Type in the C program above that prints the size for the specification "ccicfp" and save it in a file, such as mytest.c. Now change the %zu (in the printf line near the end) to %u and compile mytest.c again. What was reported and why?

C Hints

Q1. Is this the right way to iterate over the input string?

for (int i = 0; i < strlen(spec); ++i) {
    switch (spec[i]) {
        // More stuff here
    }
}

This works, but it’s not idiomatic—i.e., not the way most such loops are written in C. The serious flaw: unless the compiler is smart, the loop will compute strlen(spec) once per character, and in C, strlen takes time proportional to the length of the string. This means the loop takes at least O(N²) computation complexity where N is the length of the string, rather than O(N).

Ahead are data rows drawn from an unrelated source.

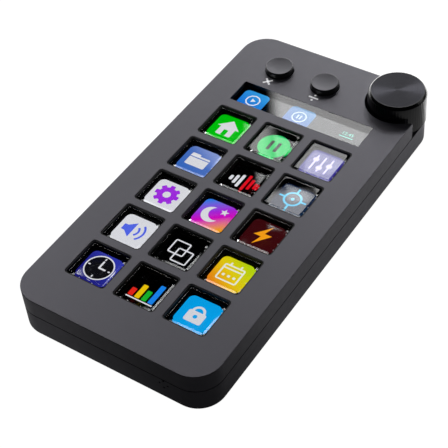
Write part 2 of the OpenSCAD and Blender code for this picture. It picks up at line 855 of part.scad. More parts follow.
module knob_cap() {
    face_z = top_z + knob_h;
    shoulder_z = face_z - knob_bevel_h;
    color("#141415") translate([knob_x, knob_y, 0]) difference() {
        union() {
            translate([0, 0, knob_z]) cylinder(r = knob_r, h = shoulder_z - knob_z);
            translate([0, 0, shoulder_z]) cylinder(r1 = knob_r, r2 = knob_face_r, h = knob_bevel_h);
        }
        difference() {
            translate([0, 0, knob_z - eps]) cylinder(r = knob_r - knob_wall, h = knob_roof_z - knob_z + eps);
            translate([0, 0, hub_z]) cylinder(r = hub_r, h = knob_roof_z - hub_z + eps);
        }
        difference() {
            translate([0, 0, hub_z - eps]) cylinder(r = shaft_r + hub_grip, h = shaft_top - hub_z + eps);
            translate([-shaft_r, shaft_r - flat_cut + hub_grip, hub_z - 2 * eps])
                cube([2 * shaft_r, flat_cut + 1, shaft_top - hub_z + 1]);
        }
        translate([0, 0, face_z - face_disc_t]) cylinder(r = face_disc_r, h = face_disc_t + eps);
    }
}

module knob_face() {
    color("#2b2b2d") translate([knob_x, knob_y, top_z + knob_h - face_disc_t])
        cylinder(r = face_disc_r - hub_grip, h = face_disc_t - face_sink);
}

// ---- the assembly ----

top_cover();
bottom_case();
base_pad();
case_screws();
key_frame();
for (row = [1:key_rows], column = [1:key_columns])
    keycap(row, column);
spring_mat();
contact_film();
strip_window();
display_panel();
backlight_tray();
mid_plate();
frame_screws();
display_flex();
flex_connector();
main_board();
board_screws();
board_chips();
usb_shell();
usb_tongue();
switch_body(button_x - button_pitch / 2);  // left_switch
switch_body(button_x + button_pitch / 2);  // right_switch
switch_plunger(button_x - button_pitch / 2);  // left_plunger
switch_plunger(button_x + button_pitch / 2);  // right_plunger
round_button(button_x - button_pitch / 2);  // left_button
round_button(button_x + button_pitch / 2);  // right_button
encoder_body();
encoder_washer();
encoder_nut();
encoder_plunger();
encoder_shaft();
knob_cap();
knob_face();
microphone();
mic_gasket();
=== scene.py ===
"""Looks of a macro keypad: clear keys over lit pictures, round buttons, a ribbed knob and every finish."""
import json
import math

import bmesh
import bpy
from bpy.props import FloatProperty, FloatVectorProperty, IntProperty, PointerProperty
from mathutils import Matrix, Vector


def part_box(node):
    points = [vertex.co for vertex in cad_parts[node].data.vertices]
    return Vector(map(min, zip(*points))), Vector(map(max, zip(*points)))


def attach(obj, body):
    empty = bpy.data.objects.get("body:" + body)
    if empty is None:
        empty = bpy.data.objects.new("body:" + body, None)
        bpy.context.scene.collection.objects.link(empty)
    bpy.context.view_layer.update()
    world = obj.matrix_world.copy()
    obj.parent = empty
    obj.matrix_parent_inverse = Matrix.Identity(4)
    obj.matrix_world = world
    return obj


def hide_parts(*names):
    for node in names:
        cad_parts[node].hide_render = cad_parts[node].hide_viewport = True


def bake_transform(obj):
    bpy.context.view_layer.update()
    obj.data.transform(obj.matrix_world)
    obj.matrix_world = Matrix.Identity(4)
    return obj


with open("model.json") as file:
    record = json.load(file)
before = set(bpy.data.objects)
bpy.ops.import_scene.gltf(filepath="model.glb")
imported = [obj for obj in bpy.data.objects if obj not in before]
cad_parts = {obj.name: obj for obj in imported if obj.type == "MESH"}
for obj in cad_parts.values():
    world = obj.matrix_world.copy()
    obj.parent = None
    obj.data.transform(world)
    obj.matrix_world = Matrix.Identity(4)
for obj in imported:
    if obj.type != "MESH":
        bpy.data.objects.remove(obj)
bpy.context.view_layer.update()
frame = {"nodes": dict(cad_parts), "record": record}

bl_info = {
    "name": "Macro keypad with knob",
    "version": (1, 0, 0),
    "blender": (4, 5, 0),
    "location": "View3D > Sidebar > Keypad",
    "description": "Models the keys, pictures, buttons and knob of a macro keypad and finishes every piece",
    "category": "Object",
}

MM = 0.001
ROWS, COLUMNS = range(1, 6), range(1, 4)
KEYS = {(row, column): f"key_r{row}_c{column}" for row in ROWS for column in COLUMNS}
COVER_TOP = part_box("top_cover")[1].z
COVER_UNDER = COVER_TOP - 1.4 * MM
DISPLAY_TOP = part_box("display_panel")[1].z
UPWARDS = Vector((0, 0, 1))
# Closer than this, a point counts as lying at a place
NEAR = 0.01 * MM
# A face lies level where its normal rises above the first, and is upright where it rises less than the second
LEVEL, UPRIGHT = 0.9, 0.2
# From the keypad to the studio's lights
LIGHT_DISTANCE = 2.4


def srgb(code):
    """Linear colour of a hex code such as 19a84c."""
    shares = [int(code[at:at + 2], 16) / 255 for at in (0, 2, 4)]
    return tuple(s / 12.92 if s <= 0.04045 else ((s + 0.055) / 1.055) ** 2.4 for s in shares)


def length(name, default, description):
    """A length property; its default is in millimetres."""
    return FloatProperty(name=name, default=default * MM, min=0, unit="LENGTH", precision=5,
                         description=description)


def degrees(name, default, description):
    """An angle property; its default is in degrees."""
    return FloatProperty(name=name, default=math.radians(default), subtype="ANGLE", description=description)


def brightness(name, default, description):
    """A brightness property."""
    return FloatProperty(name=name, default=default, min=0, description=description)


def colour(name, code, description):
    """A colour property; its default is a hex code."""
    return FloatVectorProperty(name=name, default=srgb(code), size=3, min=0, max=1, subtype="COLOR",
                               description=description)


# ---- settings ----

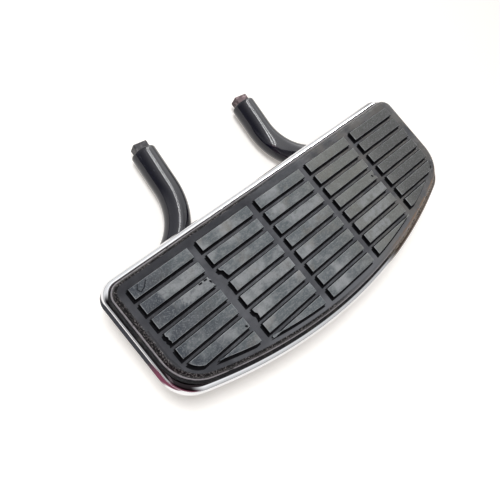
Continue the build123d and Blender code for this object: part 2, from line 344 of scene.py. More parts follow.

In C, you’ll frequently see such loops written using character pointers. The string ends when the character at the pointer equals '\0', a null character. So:

for (const char* cp = spec; *cp != '\0'; ++cp) {
    switch (*cp) {
        // More stuff here
    }
}

Or, equivalently:

for (const char* cp = spec; *cp; ++cp) {
    switch (*cp) {
        // More stuff here
    }
}

But this is reasonable too, and it’s easier to read if you’re more used to languages like Java where strings are not character arrays.

int len = strlen(spec);
for (int i = 0; i < len; ++i) {
    switch (spec[i]) {
        // More stuff here
    }
}

(The version with \*cp might still be faster than the version with strlen, although both versions have the same O(N) minimum computational complexity. Why?)

Q2. Is it OK to iterate over the specification string more than once?

While it is acceptable, it's unnecessary -- see if you can do the calculations as you go.

Q3. I calculate the largest alignment of any field and then multiply that by the number of characters in the specification. Is that correct?

No, that doesn’t quite work. Try testing with strings "csi" and "ccsi". These should have the same size, 8.

Q4. Should I assume an x86 or x86_64 system?

In this class, we assume x86_64. However, you should attempt to implement the assignment such that you do not have to hardcode the sizes of different data types.